One of its biggest successes is casting Rebecca Romijn as Danica Ross; the evil head of the coven. She relishes the deliciously hammy part, whipping out zingers left and right. (“Death to the weak, wealth to the strong!”). Trading barbs with her is the equally hysterical Arden Myrin as Gypsy, a would-be usurper to the throne. Together, they share some of the movie’s funniest bits, and Stardust wrings every bit of the satire from the situation.
None of this would work if the lead wasn’t up to the task, which Griffith most certainly is. She’s disarming in her quiet charm. A natural guide for the audience into the lunacy ahead. It’s a surprisingly delicate balancing act, and Griffith nails it. She’s grounded the same way other great straight-men in the genre are, but with a streak of snide humour and a masterfully utilized side-eye.
Another reason why Satanic Panic works so well is that it’s not made for the usual suspects. It’s a film not only aware of its genre tropes, but its limitations as well.
Under Stardust, Satanic Panic is still very funny, gory, and even oddly sexy, but it isn’t leery. There isn’t the scuzzy feeling lesser exploitation films leave behind. The kind where even the celluloid feels sweaty.
Instead, Stardust and company keep the atmosphere light, even at its darkest moments. There’s a scene where a barely dressed Jerry O’Connell tries to force himself on Griffith, and how Stardust makes it work is a miracle in itself.

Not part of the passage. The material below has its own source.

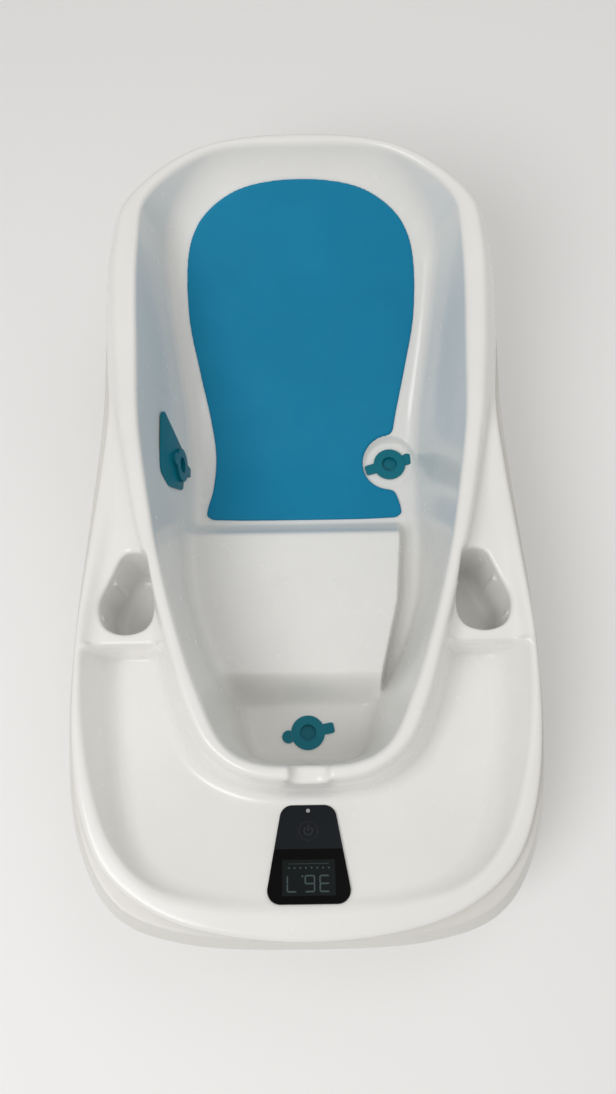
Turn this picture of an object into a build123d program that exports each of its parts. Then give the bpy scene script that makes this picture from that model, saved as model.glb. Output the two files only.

I see hundreds of films every year, almost one a day. It’s so easy for good and even great films to get lost in that mix. So whenever something surprises me, I take note. When something does that, but also delights and makes me squirm, I’m an instant convert. Whatever Stardust does next, I’ll be first in line. Her debut isn’t perfect, but it is the kind of calling card fans will point to in years to come as her first classic.